→ Directive: Report how many lines contain "bodies"; state the number and nothing else.

----------------------------------------

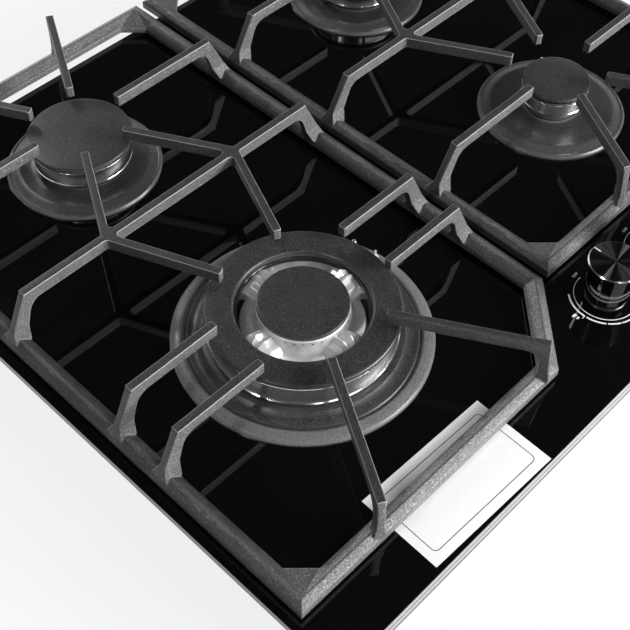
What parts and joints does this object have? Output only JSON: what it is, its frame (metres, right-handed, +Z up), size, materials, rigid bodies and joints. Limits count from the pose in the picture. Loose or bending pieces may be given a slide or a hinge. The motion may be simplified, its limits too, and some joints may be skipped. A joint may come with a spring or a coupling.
{
  "type": "gas cooktop",
  "caption": "Built-in gas cooktop: black glass top with gas burners, cast-iron pan supports, push-and-turn knobs and a steel under-tray with gas rail, taps and ignition.",
  "frame": {"origin": "centre of the clamp-hole pattern on the tray's underside, below the glass's centre", "axes": "+X to the user's right along the glass's width, +Y to the back, +Z up"},
  "size_m": [0.6, 0.5196, 0.1062],
  "materials": {
    "black_glass": "polished, opaque black",
    "foam": "matte foam",
    "tray_steel": "galvanised sheet",
    "cast_iron": "matte enamelled, worn edges",
    "rubber": "matte",
    "enamel": "satin vitreous enamel",
    "ring_enamel": "satin enamel with fine speckle",
    "cup_aluminium": "die cast",
    "crown_metal": "turned and polished",
    "gasket": "matte fibre",
    "brass": "turned",
    "ceramic": "glazed",
    "steel": "plain",
    "tap_alloy": "die cast",
    "spring_steel": "drawn wire",
    "knob_black": "gloss sides, spun top",
    "black_plastic": "matte",
    "pipe_aluminium": "drawn tube",
    "lead_red": "silicone sleeve",
    "lead_copper": "copper capillary",
    "paper": "coated paper"
  },
  "bodies": {
    "base": {"blank_label": "paper", "bottom_tray": "tray_steel", "burner_gaskets": "gasket", "burner_straps": "tray_steel", "cable_gland": "black_plastic", "feed_pipes": "pipe_aluminium", "gas_inlet_elbow": "brass", "gas_rail": "steel", "gas_taps": "tap_alloy", "glass_top": "black_glass", "ignition_leads": "lead_red", "ignition_module": "black_plastic", "ignition_switches": "black_plastic", "injectors": "brass", "knob_bezels": "rubber", "m3_screws": "steel", "rear_left_cup": "cup_aluminium", "rear_left_spill_ring": "ring_enamel", "rear_right_cup": "cup_aluminium", "rear_right_spill_ring": "ring_enamel", "simmer_cup": "cup_aluminium", "simmer_spill_ring": "ring_enamel", "spark_electrodes": "ceramic", "tap_bonnets": "steel", "terminal_block": "black_plastic", "thermocouple_leads": "lead_copper", "thermocouples": "steel", "tray_screws": "steel", "wok_cup": "cup_aluminium", "wok_spill_ring": "ring_enamel", "worktop_seal": "foam"},
    "left_support": {"left_pan_support": "cast_iron", "left_support_feet": "rubber"},
    "right_support": {"right_pan_support": "cast_iron", "right_support_feet": "rubber"},
    "wok_crown": {"wok_flame_spreader": "crown_metal"},
    "wok_ring_lid": {"wok_ring_cap": "enamel"},
    "wok_centre_lid": {"wok_centre_cap": "enamel"},
    "rear_left_crown": {"rear_left_flame_spreader": "crown_metal"},
    "rear_left_lid": {"rear_left_cap": "enamel"},
    "rear_right_crown": {"rear_right_flame_spreader": "crown_metal"},
    "rear_right_lid": {"rear_right_cap": "enamel"},
    "simmer_crown": {"simmer_flame_spreader": "crown_metal"},
    "simmer_lid": {"simmer_cap": "enamel"},
    "tap_plug_1": {"tap_cone_1": "brass", "spindle_spring_1": "spring_steel"},
    "knob_stem_1": {"tap_spindle_1": "steel", "knob_1": "knob_black"},
    "tap_plug_2": {"tap_cone_2": "brass", "spindle_spring_2": "spring_steel"},
    "knob_stem_2": {"tap_spindle_2": "steel", "knob_2": "knob_black"},
    "tap_plug_3": {"tap_cone_3": "brass", "spindle_spring_3": "spring_steel"},
    "knob_stem_3": {"tap_spindle_3": "steel", "knob_3": "knob_black"},
    "tap_plug_4": {"tap_cone_4": "brass", "spindle_spring_4": "spring_steel"},
    "knob_stem_4": {"tap_spindle_4": "steel", "knob_4": "knob_black"}
  },
  "joints": [
    {"name": "left_support_lift", "type": "slide", "parent": "base", "child": "left_support", "axis": [0, 0, 1], "range_m": [0, 0.12]},
    {"name": "right_support_lift", "type": "slide", "parent": "base", "child": "right_support", "axis": [0, 0, 1], "range_m": [0, 0.12]},
    {"name": "wok_crown_lift", "type": "slide", "parent": "base", "child": "wok_crown", "axis": [0, 0, 1], "range_m": [0, 0.03]},
    {"name": "wok_ring_lid_lift", "type": "slide", "parent": "base", "child": "wok_ring_lid", "axis": [0, 0, 1], "range_m": [0, 0.06]},
    {"name": "wok_centre_lid_lift", "type": "slide", "parent": "base", "child": "wok_centre_lid", "axis": [0, 0, 1], "range_m": [0, 0.06]},
    {"name": "rear_left_crown_lift", "type": "slide", "parent": "base", "child": "rear_left_crown", "axis": [0, 0, 1], "range_m": [0, 0.03]},
    {"name": "rear_left_lid_lift", "type": "slide", "parent": "base", "child": "rear_left_lid", "axis": [0, 0, 1], "range_m": [0, 0.06]},
    {"name": "rear_right_crown_lift", "type": "slide", "parent": "base", "child": "rear_right_crown", "axis": [0, 0, 1], "range_m": [0, 0.03]},
    {"name": "rear_right_lid_lift", "type": "slide", "parent": "base", "child": "rear_right_lid", "axis": [0, 0, 1], "range_m": [0, 0.06]},
    {"name": "simmer_crown_lift", "type": "slide", "parent": "base", "child": "simmer_crown", "axis": [0, 0, 1], "range_m": [0, 0.03]},
    {"name": "simmer_lid_lift", "type": "slide", "parent": "base", "child": "simmer_lid", "axis": [0, 0, 1], "range_m": [0, 0.06]},
    {"name": "tap_1_turn", "type": "hinge", "parent": "base", "child": "tap_plug_1", "pos_m": [0.022, -0.1944, 0.0215], "axis": [0, 0, 1], "range_deg": [0, 210]},
    {"name": "knob_1_push", "type": "slide", "parent": "tap_plug_1", "child": "knob_stem_1", "axis": [0, 0, -1], "range_m": [0, 0.004], "stiffness_N_per_m": 900, "springref_m": -0.004, "deforming": ["spindle_spring_1"]},
    {"name": "tap_2_turn", "type": "hinge", "parent": "base", "child": "tap_plug_2", "pos_m": [0.082, -0.1944, 0.0215], "axis": [0, 0, 1], "range_deg": [0, 210]},
    {"name": "knob_2_push", "type": "slide", "parent": "tap_plug_2", "child": "knob_stem_2", "axis": [0, 0, -1], "range_m": [0, 0.004], "stiffness_N_per_m": 900, "springref_m": -0.004, "deforming": ["spindle_spring_2"]},
    {"name": "tap_3_turn", "type": "hinge", "parent": "base", "child": "tap_plug_3", "pos_m": [0.142, -0.1944, 0.0215], "axis": [0, 0, 1], "range_deg": [0, 210]},
    {"name": "knob_3_push", "type": "slide", "parent": "tap_plug_3", "child": "knob_stem_3", "axis": [0, 0, -1], "range_m": [0, 0.004], "stiffness_N_per_m": 900, "springref_m": -0.004, "deforming": ["spindle_spring_3"]},
    {"name": "tap_4_turn", "type": "hinge", "parent": "base", "child": "tap_plug_4", "pos_m": [0.202, -0.1944, 0.0215], "axis": [0, 0, 1], "range_deg": [0, 210]},
    {"name": "knob_4_push", "type": "slide", "parent": "tap_plug_4", "child": "knob_stem_4", "axis": [0, 0, -1], "range_m": [0, 0.004], "stiffness_N_per_m": 900, "springref_m": -0.004, "deforming": ["spindle_spring_4"]}
  ],
  "couplings": [
    {"joint": "wok_crown_lift", "follows": "left_support_lift", "ratio": 0.25},
    {"joint": "wok_ring_lid_lift", "follows": "left_support_lift", "ratio": 0.5},
    {"joint": "wok_centre_lid_lift", "follows": "left_support_lift", "ratio": 0.5},
    {"joint": "rear_left_crown_lift", "follows": "left_support_lift", "ratio": 0.25},
    {"joint": "rear_left_lid_lift", "follows": "left_support_lift", "ratio": 0.5},
    {"joint": "rear_right_crown_lift", "follows": "right_support_lift", "ratio": 0.25},
    {"joint": "rear_right_lid_lift", "follows": "right_support_lift", "ratio": 0.5},
    {"joint": "simmer_crown_lift", "follows": "right_support_lift", "ratio": 0.25},
    {"joint": "simmer_lid_lift", "follows": "right_support_lift", "ratio": 0.5}
  ]
}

----------------------------------------

→ The solution: 2